The Impact of Gender Specific Occupational Values on the Choice of a Flexible Employment
Today young women and men want to participate similarly in the working as well as in the family sphere (Allmendinger 2013). Anyway, while young men are describing their future career without including additional family demands, young women anticipating restrictions in their career resulting from family responsibilities even before they enter the labour market (Rosowski 2009). These private life performances might become a crucial criterion for chances and risks in the labour market under flexible working conditions (Oechsle 2009). Because they do not only create new opportunities to reconcile work and family but also require a comprehensive temporal and spatial availability and a subordination of private to professional issues (Pongratz and Voß 2003). These demands are in contradiction to the needs of a family and might prevent young women from choosing a flexible employment which is associated with special career opportunities (Lott and Chung 2016).

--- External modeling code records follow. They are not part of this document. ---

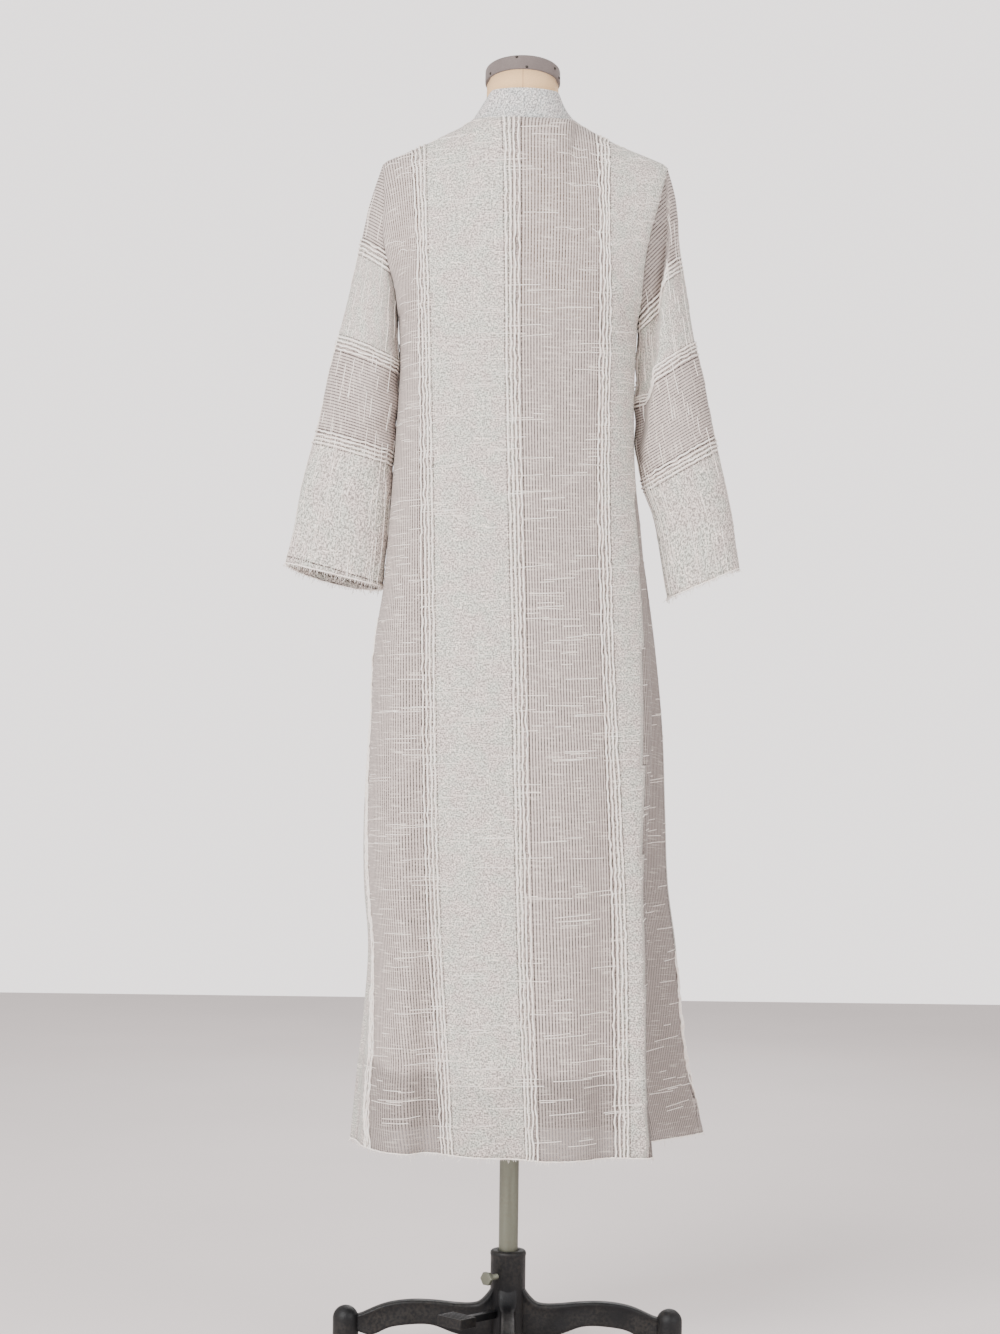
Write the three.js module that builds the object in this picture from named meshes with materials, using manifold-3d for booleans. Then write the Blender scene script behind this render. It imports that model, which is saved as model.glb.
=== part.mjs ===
// A long open-weave abaya on a limbless dress form with a four-legged iron stand.
// Millimetres, +Z up. The wearer faces +Y, so the back panel is on the -Y side.
// The stand's axis runs through X = 0, Y = 0 until the last lines centre the whole part on its box.
import * as THREE from 'three';
import { mergeVertices } from 'three/addons/utils/BufferGeometryUtils.js';
import Module from 'manifold-3d';

// ---- driving dimensions ----
const SEAM = 0.34; // gap between two sewn pieces
const ARMHOLE_GAP = 0.6; // the same at the armholes, where the two walls meet at an angle
const CLOTH = 1.6; // shell wall
const COLLAR_CLOTH = 2.0; // doubled cloth of the collar
const ROUND = 0.85; // exponent of the body's plan: 1 is an ellipse, less is squarer
const SHOULDER_ROUND = 0.77; // the same for the roll of the yoke over the shoulders

const HEM_HEIGHT = 296;
const ARMPIT_HEIGHT = 1446;
const FOLDS_START = 1250; // above this the skirt is plain, below it the folds deepen to the hem
const SKIRT_ROWS = 18;
const YOKE_ROWS = 9;

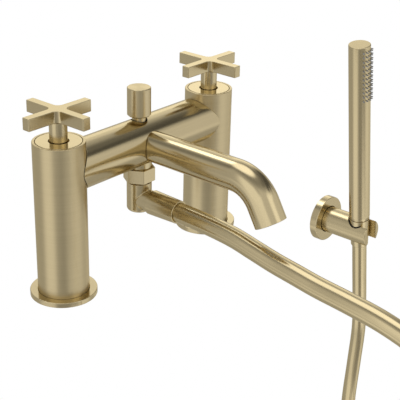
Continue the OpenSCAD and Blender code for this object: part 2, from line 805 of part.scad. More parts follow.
module diverter_sleeve() {
    window_z = low_seat_z + low_seat_t + clear;
    window_h = top_seat_z - clear - window_z;
    color(raw_brass) difference() {
        raised(low_seat_z) cylinder(r = sleeve_r, h = sleeve_top_z - low_seat_z);
        raised(low_seat_z - cut) cylinder(d = diverter_seat_dia, h = sleeve_top_z);
        raised(low_seat_z + low_seat_t) cylinder(
            r = sleeve_bore_r, h = top_seat_z - low_seat_z - low_seat_t);
        raised(top_seat_z + top_seat_t) cylinder(r = sleeve_bore_r, h = sleeve_top_z);
        translate([-sleeve_dia, -stem_dia, window_z]) cube([2 * sleeve_dia, 2 * stem_dia, window_h]);
        raised(feed_z) to_front() cylinder(r = feed_r + snug, h = sleeve_dia);
    }
}

module diverter_bush() {
    groove_h = o_ring_t + 2 * snug;
    color(raw_brass) raised(bush_z) difference() {
        cylinder(r = sleeve_bore_r - snug, h = bush_t);
        raised(-cut) cylinder(r = stem_dia / 2 + run_fit, h = bush_t + 2 * cut);
        raised((bush_t - groove_h) / 2)
            cylinder(r = stem_dia / 2 + run_fit + o_ring_t + snug, h = groove_h);
    }
}

module diverter_o_ring() {
    color(black_rubber) raised(bush_z + bush_t / 2) rotate_extrude()
        translate([stem_dia / 2 + run_fit + o_ring_t / 2, 0]) circle(d = o_ring_t);
}

module diverter_stem() {
    color(raw_brass) {
        raised(low_washer_z + snug) cylinder(d = stud_dia, h = diverter_washer_t);
        raised(diverter_plate_z) cylinder(d = diverter_plate_dia, h = diverter_plate_t);
        raised(diverter_plate_z) cylinder(d = stem_dia, h = stem_top_z - diverter_plate_z);
    }
}

module diverter_washers() {
    color(black_rubber) {
        raised(low_washer_z) ring(diverter_plate_dia / 2, stud_dia / 2 + snug, diverter_washer_t);
        raised(top_washer_z) ring(diverter_plate_dia / 2, stem_dia / 2 + snug, diverter_washer_t);
    }
}

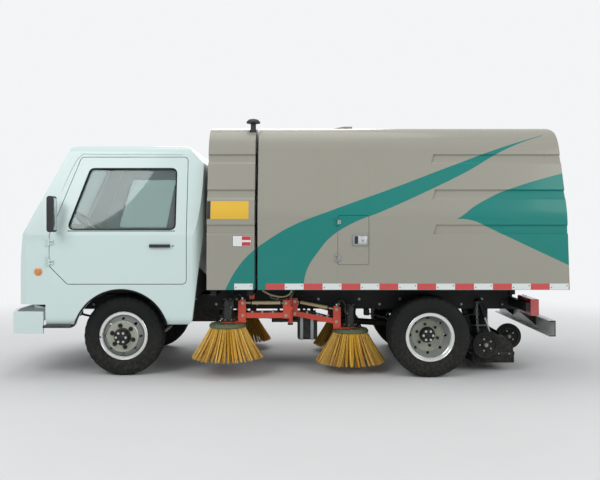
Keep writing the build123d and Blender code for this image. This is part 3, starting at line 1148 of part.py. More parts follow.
screen_prism = end_plate(SCREEN_LINE, 1950, 2600, 60)
rear_prism = end_plate(REAR_WINDOW, CAB_BACK_X - 30, CAB_BACK_X + 130, 60)
cab -= screen_prism
cab -= rear_prism
glass_layer = cab_form(22) - cab_form(22 + GLASS_T)
screen_glass = glass_layer & end_plate([(y * 0.9995, z) for y, z in SCREEN_LINE], 1950, 2600, 60)
rear_glass = glass_layer & end_plate([(y * 0.9995, z) for y, z in REAR_WINDOW], CAB_BACK_X - 30,
                                     CAB_BACK_X + 130, 60)
save("cab_glass", [screen_glass, rear_glass])


def shrunk(points, gap):
    """An outline moved inwards by a gap."""
    return offset(outline(points, 40), amount=-gap)


def through_wall(face):
    """A face in the XZ plane run through the cab's left wall."""
    return Pos(0, PAST_CAB_Y, 0) * extrude(Plane.XZ * face, amount=400)


def door_prism(gap):
    """The door's outline through the left wall."""
    return through_wall(shrunk(DOOR_LINE, gap))


door_left = (cab_outer - cab_form(CAB_WALL - 5)) & door_prism(DOOR_GAP)
window_cut = through_wall(outline(SIDE_WINDOW, 50))
window_fit = through_wall(offset(outline(SIDE_WINDOW, 50), amount=-SEAT))
door_left -= window_cut
hx, hz = HANDLE
door_left += block(hx, hx + 190, CAB_HALF_W - 2, CAB_HALF_W + 24, hz, hz + 28)
door_left -= block(hx + 22, hx + 168, CAB_HALF_W, CAB_HALF_W + 14, hz - 5, hz + 40)
MIRROR_X = 2085.0
mirror_arm = block(MIRROR_X - 12, MIRROR_X + 12, CAB_HALF_W - 40, CAB_HALF_W + 70, 1330, 1352)
mirror_arm += side_plate([(MIRROR_X - 30, 1320), (MIRROR_X + 30, 1320), (MIRROR_X + 30, 1640),
                          (MIRROR_X - 30, 1640)], CAB_HALF_W + 60, CAB_HALF_W + 160, 24)
door_left += mirror_arm
door_glass = glass_layer & window_fit
cab -= door_prism(0)
cab -= other_side(door_prism(0))
CAB_HINGE_X = 2147.0
CAB_HINGE_Y = CAB_HALF_W + 10.0
CAB_HINGE_ZS = (1050.0, 1230.0)
CAB_HINGE_PIN_R = 5.0
for z in CAB_HINGE_ZS:
    door_left += bar_z(CAB_HINGE_X, CAB_HINGE_Y, z - 20, z + 20, 9)
    door_left += block(CAB_HINGE_X - 40, CAB_HINGE_X, CAB_HALF_W - 2, CAB_HALF_W + 14, z - 20, z + 20)
    door_left -= bar_z(CAB_HINGE_X, CAB_HINGE_Y, z - 40, z + 40, CAB_HINGE_PIN_R + FIT)
    for z0 in (z - 32, z + 20 + FIT):
        knuckle_part = bar_z(CAB_HINGE_X, CAB_HINGE_Y, z0, z0 + 12 - FIT, 9)
        knuckle_part += block(CAB_HINGE_X, CAB_HINGE_X + 40, CAB_HALF_W - 2, CAB_HALF_W + 14, z0,
                              z0 + 12 - FIT)
        cab += knuckle_part
        cab += other_side(knuckle_part)
    hinge_pin = bar_z(CAB_HINGE_X, CAB_HINGE_Y, z - 30, z + 30, CAB_HINGE_PIN_R)
    cab += hinge_pin
    cab += other_side(hinge_pin)
save("cab_door_left", [door_left, door_glass])
save("cab_door_right", [other_side(door_left), other_side(door_glass)])

# Tilt lugs below the cab floor
for end in (-1, 1):
    y0, y1 = sorted((end * 315, end * 351))
    cab += block(CAB_TILT_X - 24, CAB_TILT_X + 18, y0, y1, CAB_TILT_Z, CAB_FLOOR_Z - SEAT)
    cab += bar_y(CAB_TILT_X, y0, y1, CAB_TILT_Z, 24)
    cab -= bar_y(CAB_TILT_X, y0 - 1, y1 + 1, CAB_TILT_Z, 12 + FIT)
save("cab_shell", [cab, floor_pan])

# Intake box in the recess, with louvres on its outer side
intake = block(BOX_X0, BOX_X1, -BOX_Y, -BOX_Y_IN, BOX_Z0, BOX_Z1)
intake = fillet(intake.edges().filter_by(Axis.Z), 14)
for i in range(24):
    z = BOX_Z1 - 60 - i * 24
    intake -= block(BOX_X0 + 20, BOX_X1 - 20, -BOX_Y - 1, -BOX_Y + 6, z - 14, z)
intake += block(BOX_X1 - 20, BOX_X1 + 4, -BOX_Y_IN - 100, -BOX_Y_IN - 40, 1500, 1560)
save("intake_box", intake)

# Seats, dashboard, steering column and wheel
interior = []
for y in (-400, 400):
    seat = side_plate([
        (1120, SEAT_Z + 0.3), (1620, SEAT_Z + 0.3), (1640, 1110), (1620, 1170), (1180, 1140),
        (1060, 1760), (950, 1770), (1000, 1120), (1120, 1000),
    ], y - 250, y + 250, 18)
    interior.append(seat)
dash = side_plate([
    (2130, floor_top + 0.3), (2330, floor_top + 0.3), (2330, 1270), (2100, 1300), (2030, 1240),
    (2060, 1160), (2130, 1100),
], -820, 820, 18)
column_plane = Plane(origin=(2110, 400, 1180), z_dir=(-0.72, 0, 0.69))
column = column_plane * Pos(0, 0, 110) * Cylinder(22, 300)
column += column_plane * Pos(0, 0, 262) * Torus(190, 14)
column += column_plane * Pos(0, 0, 256) * Box(370, 34, 14)
dash -= column_plane * Pos(0, 0, 110) * Cylinder(22 + SEAT, 400)
interior += [dash, column]
save("cab_interior", interior)
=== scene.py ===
import random
from math import cos, hypot, pi, radians, sin, sqrt

import bmesh
import bpy
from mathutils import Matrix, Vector


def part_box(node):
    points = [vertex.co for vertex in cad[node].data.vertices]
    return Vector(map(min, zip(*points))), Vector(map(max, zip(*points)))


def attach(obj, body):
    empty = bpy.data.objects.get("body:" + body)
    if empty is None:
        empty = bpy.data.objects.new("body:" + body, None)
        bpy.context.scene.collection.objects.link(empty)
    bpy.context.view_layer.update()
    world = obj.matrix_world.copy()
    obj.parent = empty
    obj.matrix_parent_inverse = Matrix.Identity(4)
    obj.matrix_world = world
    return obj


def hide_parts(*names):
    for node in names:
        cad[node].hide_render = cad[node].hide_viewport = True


# Finishes, trim and fine parts of a street sweeper truck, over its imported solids.
# Metres, +X forward, +Y left, +Z up.

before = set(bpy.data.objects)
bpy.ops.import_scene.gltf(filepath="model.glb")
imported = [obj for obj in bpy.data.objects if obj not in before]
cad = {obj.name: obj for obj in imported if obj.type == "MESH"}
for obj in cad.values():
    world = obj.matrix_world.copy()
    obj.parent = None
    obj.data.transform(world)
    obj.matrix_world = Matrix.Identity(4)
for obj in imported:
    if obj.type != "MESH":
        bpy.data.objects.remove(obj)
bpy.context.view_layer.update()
random.seed(7)


# Finishes

def colour(code):
    """A linear colour from a six-figure sRGB code."""
    values = [int(code[i:i + 2], 16) / 255 for i in (0, 2, 4)]
    linear = [v / 12.92 if v <= 0.04045 else ((v + 0.055) / 1.055) ** 2.4 for v in values]
    return (*linear, 1.0)


def dimmed(base, share):
    """A colour at a share of its brightness."""
    return tuple(c * share for c in base[:3]) + (1.0,)


class Nodes:
    """The nodes of a material or of the world."""

    def __init__(self, tree):
        self.tree = tree
        tree.nodes.clear()

    def node(self, kind, **settings):
        """A new node with its settings."""
        made = self.tree.nodes.new(kind)
        for key, value in settings.items():
            setattr(made, key, value)
        return made

    def feed(self, socket, value):
        """Links a socket to another, or gives it a plain value."""
        if isinstance(value, bpy.types.NodeSocket):
            self.tree.links.new(value, socket)
        else:
            socket.default_value = value

    def fill(self, sockets, values):
        """Feeds sockets in their order."""
        for socket, value in zip(sockets, values):
            self.feed(socket, value)

    def calc(self, how, *values):
        """A sum on one to three values."""
        step = self.node("ShaderNodeMath", operation=how)
        self.fill(step.inputs, values)
        return step.outputs[0]

    def plain_rays(self):
        """1 for what the camera sees, directly, in gloss or through glass."""
        rays = self.node("ShaderNodeLightPath").outputs
        seen = rays["Is Camera Ray"]
        for other in ("Is Glossy Ray", "Is Transmission Ray"):
            seen = self.calc("MAXIMUM", seen, rays[other])
        return seen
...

Therefore, we want to examine the impact of occupational preferences, defined as “occupational values” (Gottfredson 1981) on the choice of a flexible employment and want to ask whether this influence differs between young women and men.
The influence of the occupational value “work-life-balance” differs by sex. While this value has a negative effect on the choice of a flexible employment for women, it has no effect on the choice of men. This is explained by the anticipation of family demands by women but not by men.
The higher the extrinsic occupational value, the higher the probability to choose a flexible employment. Because we expect higher extrinsic values for men, this might explain why women chose a flexible employment less often.
We estimate regression models using the data from the Socio-Economic Panel (individual questionnaire waves 2011 and 2015; youth questionnaire waves 2010-2015).